Social Video’s Big Business Has Room to Grow Even Bigger

Social video is an $8 billion industry today – a large number, for sure. But apparently, that figure’s just the tip of the iceberg, according to a recent report from Mike Vorhaus’s Vorhaus Advisors and Video measurement company Tubular Labs.

The report, entitled “Missing Revenue in Video” quantifies how video creators and publishers have over $13 billion in unrealized revenue through global social video each year. And the number’s set to balloon beyond $20 million in the next three years without metrics that better value the content being created. Quite a chunk of change there, obviously.

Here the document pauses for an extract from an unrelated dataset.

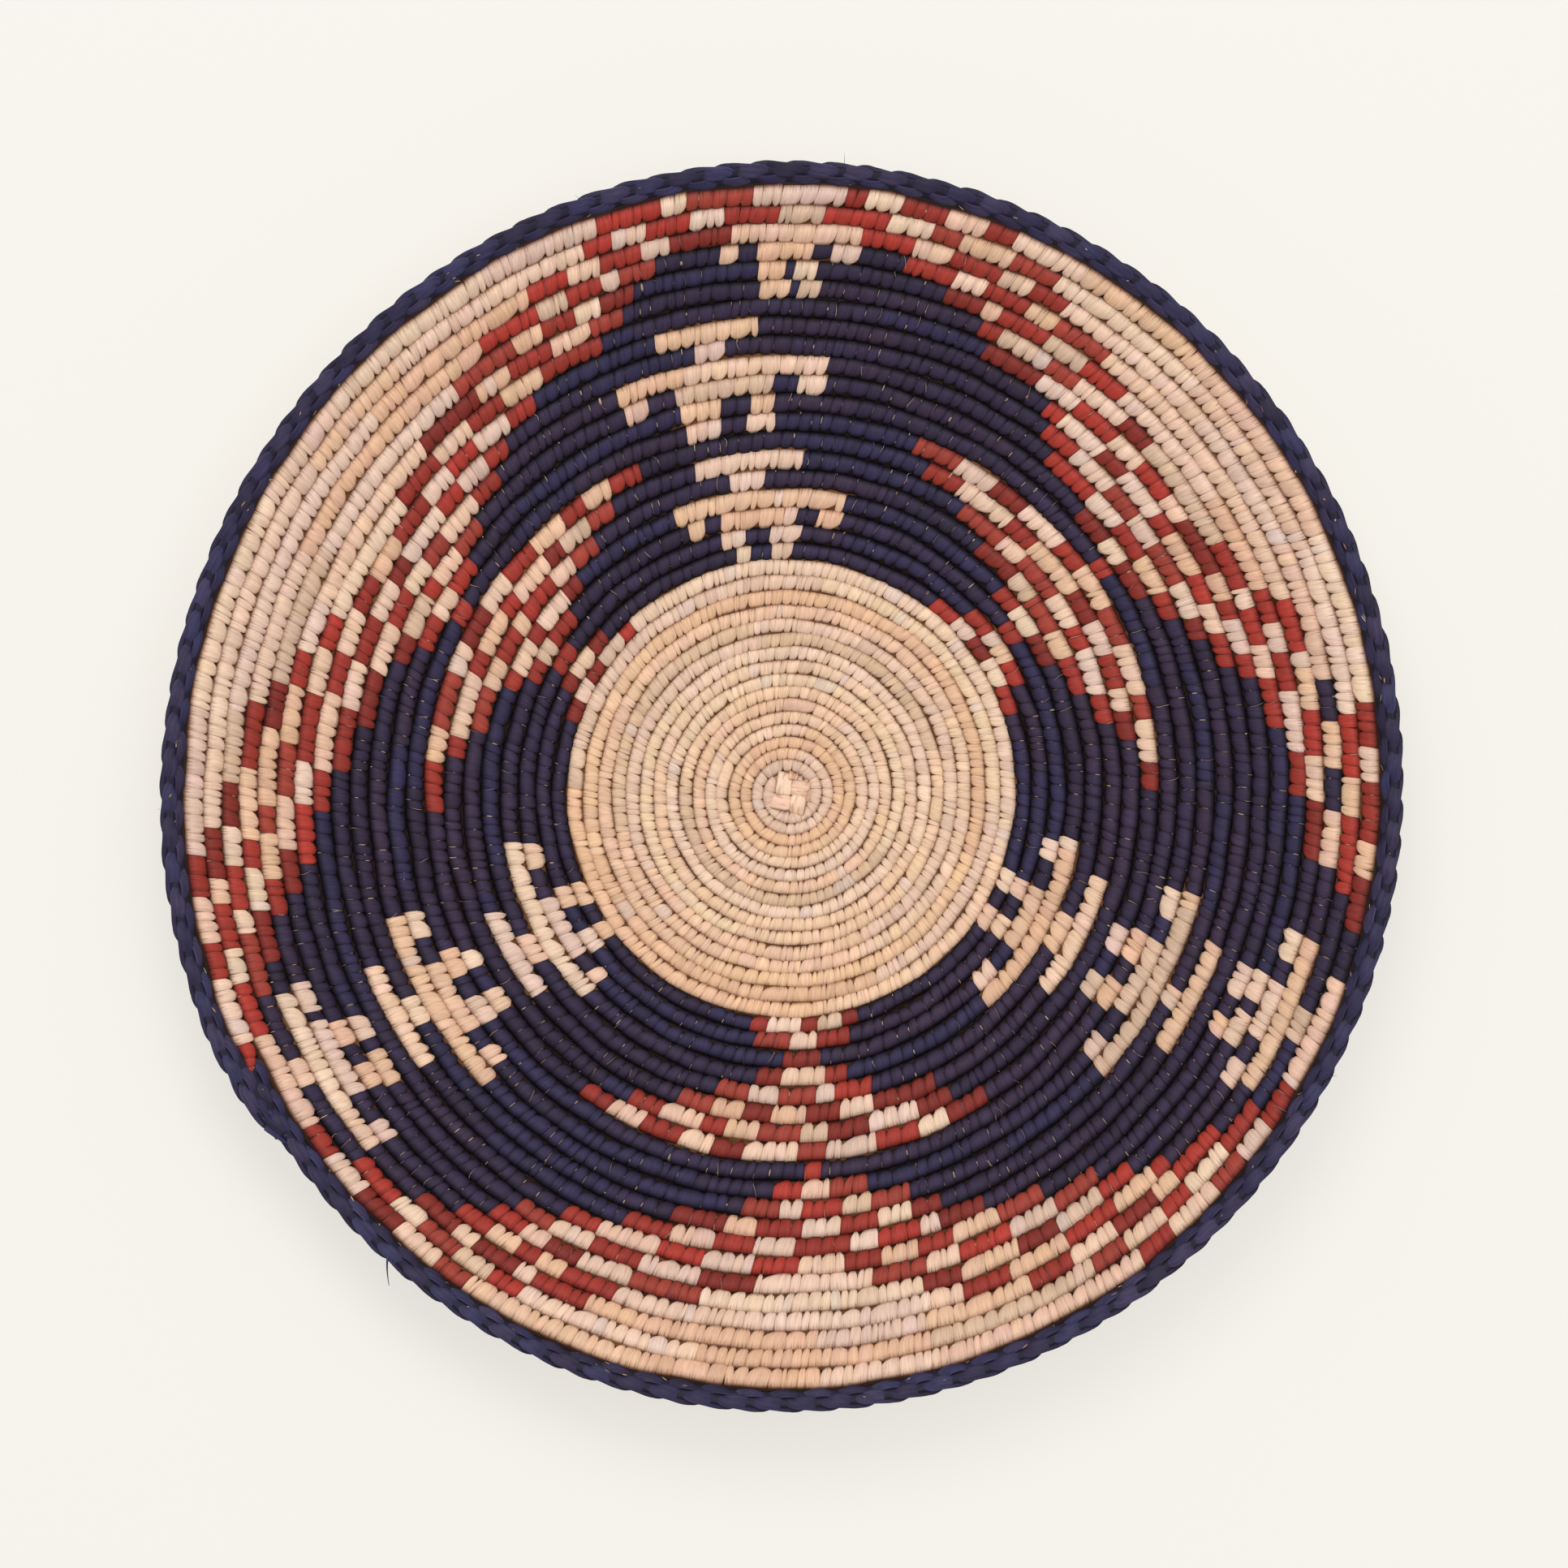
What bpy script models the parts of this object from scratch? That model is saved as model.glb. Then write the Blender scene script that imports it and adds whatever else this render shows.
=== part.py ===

This influx of cash would not only be welcome but needed for digital publishers at a point in time when audiences are more fractured than ever and social can be seen as a potential avenue to both find new viewers and keep existing ones. Especially for those with large followings for video content, there are ample opportunities to monetize those eyeballs – provided marketers know how to (since the platforms are currently inconsistent on that front).

In the report, Mike Vorhaus notes that those insufficient metrics for media and advertisers to transact on social video is the primary problem. Since they don’t have the same confidence in the numbers that they do with TV’s, they’re not as committed. Revenue is disproportionate to their vast social video audiences, and it leaves target markets unreached.

One fix could be the Global Video Measurement Alliance (GVMA), which has already made TV-like metrics available to members in its beta program. The consortium, which includes Tubular Labs, Viacom, Discovery, Ellen Digital Network, Corus Entertainment, VICE, BuzzFeed, Group Nine, Media Chain, and Brut, has spent over a year working on time-based metrics that do make audience measurement more applicable to what advertisers are already used to with TV ad buys.

In the beta program, members have access to standardized time-based views across platforms, true global de-duplicated reach, total watch time, average watch time per unique viewer, audience demographics and location.

Vorhaus quantifies Tubular Labs’ Video Revenue Gap Analysis Model by independently discussing the work with a number of industry experts to validate assumptions and estimations. He also says this is a “conservative” model of the untapped revenues out there — meaning the amount of money left out there could already surpass $13 billion.